Une nouvelle raison de se réjouir pour l'astrophysicien: le lancement du télescope spatial James Webb prévu pour 2018. Ce nouvel outil permettra de regarder encore plus loin dans le passé, de quoi "provoquer une révolution scientifique", glisse le chercheur qui se dit bien conscient des problèmes de ce genre d'instruments: "Les coûts du projet approchent déjà les 9 milliards de dollars. Il faut évidemment les justifier." L'astrophysicien se démène pour partager avec le public sa fascination pour le cosmos et le convaincre de l'importance de ces connaissances. Il s'engage dans des festivals de science, met des vidéos sur YouTube et a posté plus de 22 500 messages sur Twitter.

Sa discipline ne peut pas uniquement compter sur des télescopes toujours plus puissants et plus chers, souligne Kevin Schawinski. Il mise sur la collaboration avec les informaticiens: à l'avenir, des réseaux neuronaux d'intelligence artificielle analyseront les données et classifieront les galaxies (voir "La science augmentée", p. 13). Et les citoyens chercheurs, ces amateurs qui contribuent avec enthousiasme à Galaxy Zoo? "Ils resteront utiles, répond le professeur. En créant des fiches d'exercice pour les ordinateurs: de petits groupes de galaxies déjà identifiées qui enseigneront à l'intelligence artificielle comment les reconnaître de manière automatique. Nous pourrons alors étudier non pas des millions, mais des milliards de galaxies."

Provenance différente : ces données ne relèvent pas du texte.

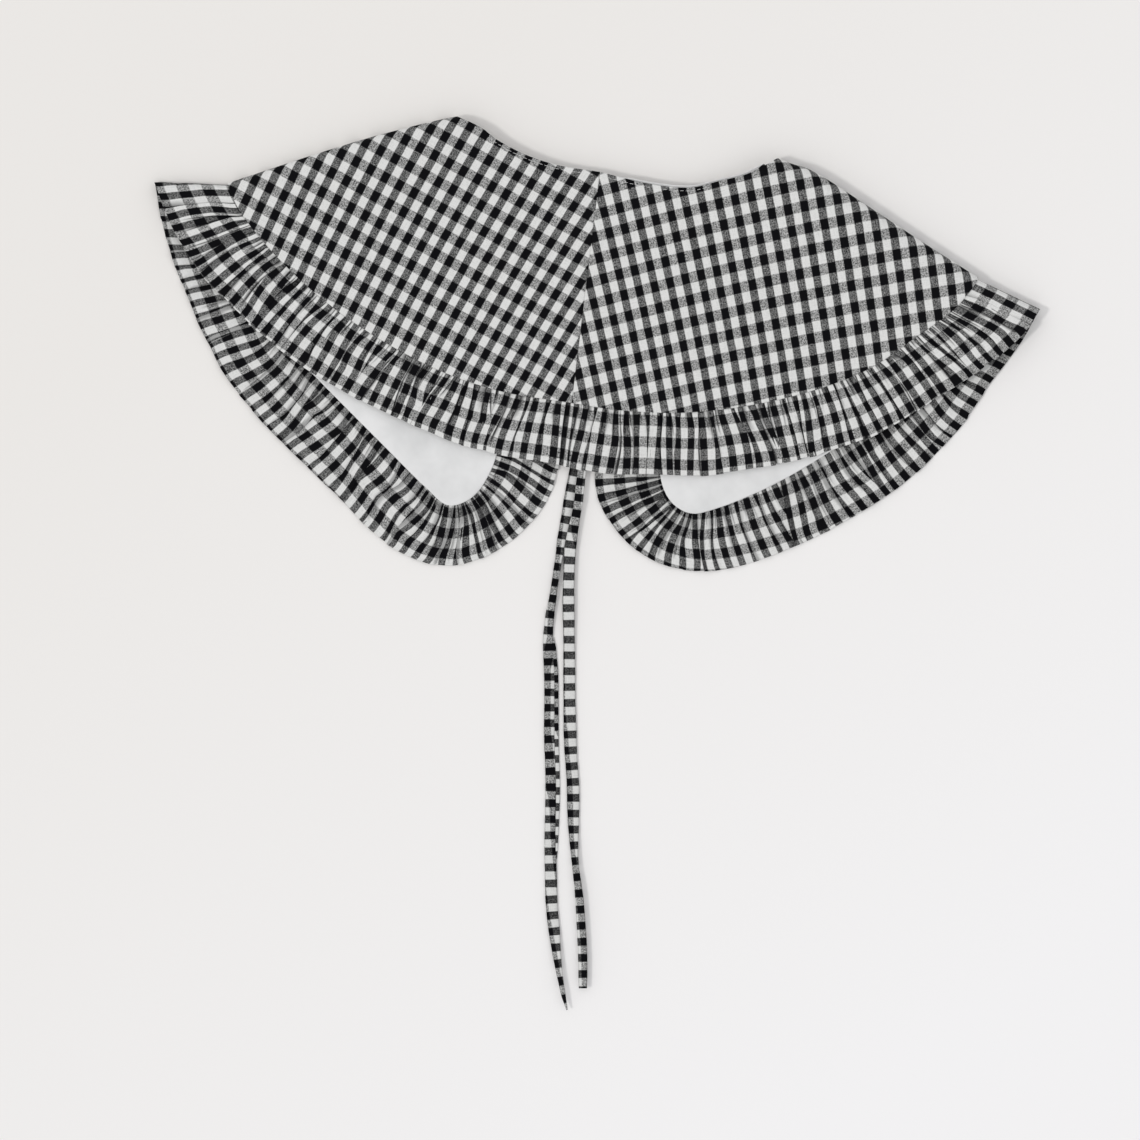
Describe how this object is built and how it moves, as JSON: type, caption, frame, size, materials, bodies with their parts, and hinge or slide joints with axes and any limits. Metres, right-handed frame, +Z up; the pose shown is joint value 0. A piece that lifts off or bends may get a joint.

Le journaliste scientifique Christian Weber écrit notamment pour la Süddeutsche Zeitung.

Une carrière fulgurante

L'astrophysicien Kevin Schawinski est le
fils de Roger Schawinski, journaliste et
pionnier des radios et télévisions privées.
Né à Zurich, il a étudié la physique et les
mathématiques à l'Université Cornell dans
l'Etat de New York, et a fait son doctorat en
astrophysique au Christ Church College de
l'Université d'Oxford. Après un séjour de
recherche à l'Université Yale, il est revenu en
Suisse en 2012 comme professeur boursier
FNS à l'ETH Zurich. Il est âgé de 36 ans.